At Datadog, we're really into metrics. We love them, we store them, but we also generate them. To do that, you need to juggle with integers that are incremented, also known as counters.

While having an integer that changes its value sounds dull, it might not be without some surprises in certain circumstances. Let's dive in.

The Straightforward Implementation

class SingleThreadCounter(object):
	def __init__(self):
    	self.value = 0
        
    def increment(self):
        self.value += 1

Pretty easy, right?

Well, not so fast, buddy. As the class name implies, this works fine with a single-threaded application. Let's take a look at the instructions in the increment method:

>>> import dis
>>> dis.dis("self.value += 1")
  1           0 LOAD_NAME                0 (self)
              2 DUP_TOP
              4 LOAD_ATTR                1 (value)
              6 LOAD_CONST               0 (1)
              8 INPLACE_ADD
             10 ROT_TWO
             12 STORE_ATTR               1 (value)
             14 LOAD_CONST               1 (None)
             16 RETURN_VALUE

The self.value +=1 line of code generates 8 different operations for Python. Operations that could be interrupted at any time in their flow to switch to a different thread that could also increment the counter.

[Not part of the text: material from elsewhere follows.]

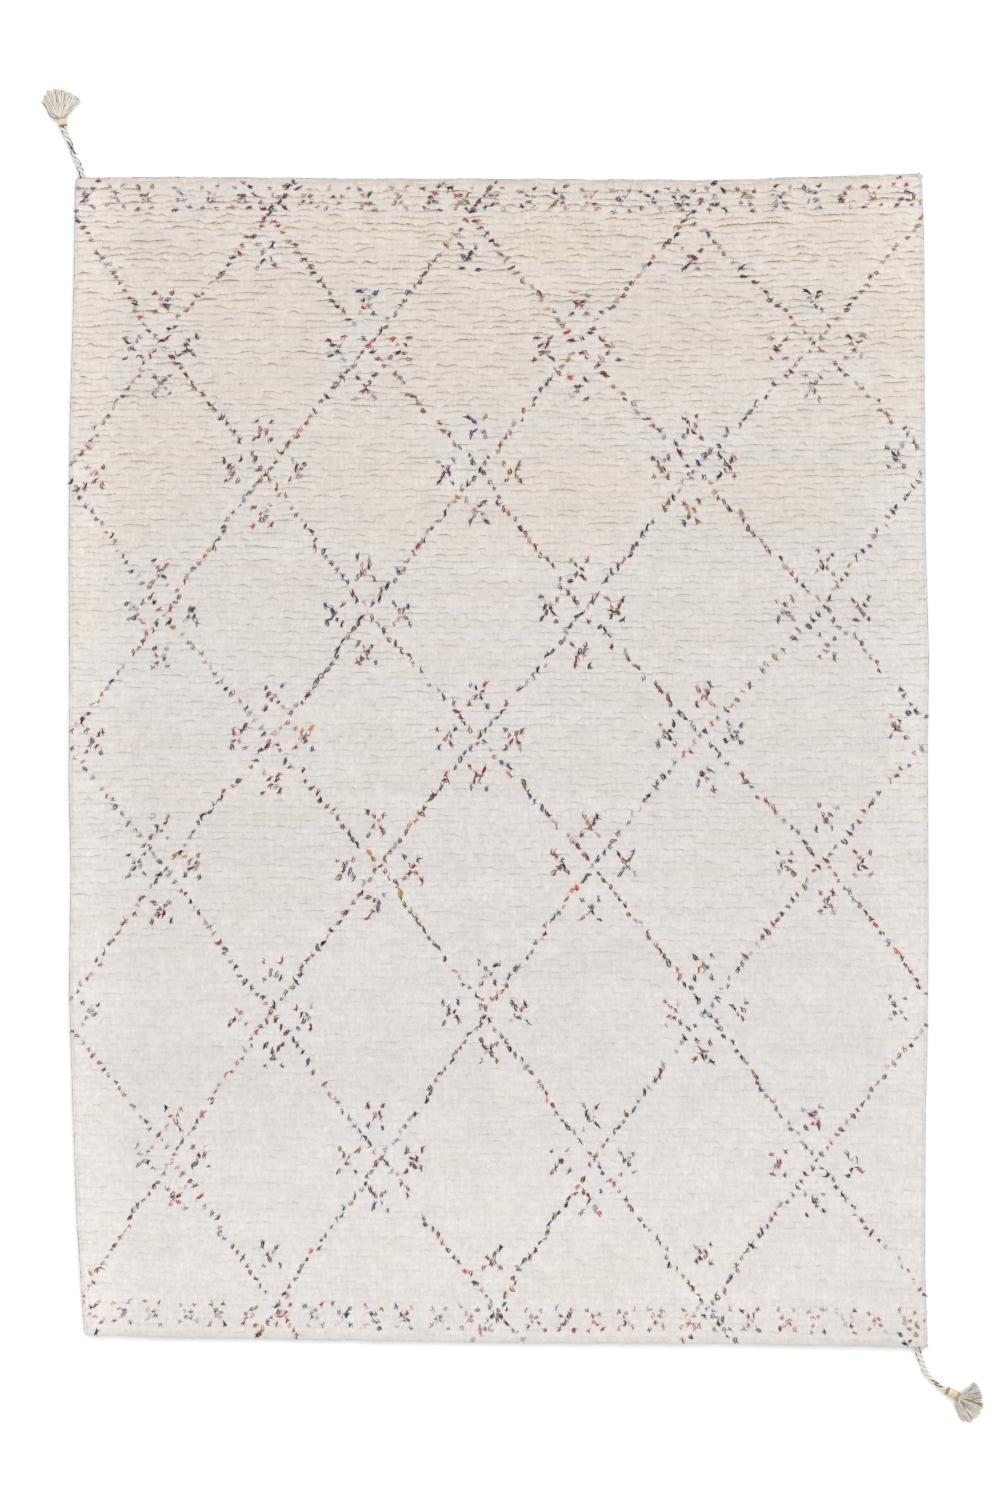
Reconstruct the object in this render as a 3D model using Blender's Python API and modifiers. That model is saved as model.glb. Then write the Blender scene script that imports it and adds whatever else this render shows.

Indeed, the += operation is not atomic: one needs to do a LOAD_ATTR to read the current value of the counter, then an INPLACE_ADD to add 1, to finally STORE_ATTR to store the final result in the value attribute.

If another thread executes the same code at the same time, you could end up with adding 1 to an old value:

Thread-1 reads the value as 23
Thread-1 adds 1 to 23 and get 24
Thread-2 reads the value as 23
Thread-1 stores 24 in value
Thread-2 adds 1 to 23
Thread-2 stores 24 in value

Boom. Your Counter class is not thread-safe. 😭

The Thread-Safe Implementation

To make this thread-safe, a lock is necessary. We need a lock each time we want to increment the value, so we are sure the increments are done serially.

import threading

class FastReadCounter(object):
    def __init__(self):
        self.value = 0
        self._lock = threading.Lock()
        
    def increment(self):
        with self._lock:
            self.value += 1

This implementation is thread-safe. There is no way for multiple threads to increment the value at the same time, so there's no way that an increment is lost.

The only downside of this counter implementation is that you need to lock the counter each time you need to increment. There might be much contention around this lock if you have many threads updating the counter.

On the other hand, if it's barely updated and often read, this is an excellent implementation of a thread-safe counter.

A Fast Write Implementation

There's a way to implement a thread-safe counter in Python that does not need to be locked on write. It's a trick that should only work on CPython because of the Global Interpreter Lock.

While everybody is unhappy with it, this time, the GIL is going to help us. When a C function is executed and does not do any I/O, it cannot be interrupted by any other thread. It turns out there's a counter-like class implemented in Python: itertools.count.

We can use this count class as our advantage by avoiding the need to use a lock when incrementing the counter.

If you read the documentation for itertools.count, you'll notice that there's no way to read the current value of the counter. This is tricky, and this is where we'll need to use a lock to bypass this limitation. Here's the code:

import itertools
import threading

class FastWriteCounter(object):
    def __init__(self):
        self._number_of_read = 0
        self._counter = itertools.count()
        self._read_lock = threading.Lock()

    def increment(self):
        next(self._counter)

    def value(self):
        with self._read_lock:
            value = next(self._counter) - self._number_of_read
            self._number_of_read += 1
        return value

The increment code is quite simple in this case: the counter is just incremented without any lock. The GIL protects concurrent access to the internal data structure in C, so there's no need for us to lock anything.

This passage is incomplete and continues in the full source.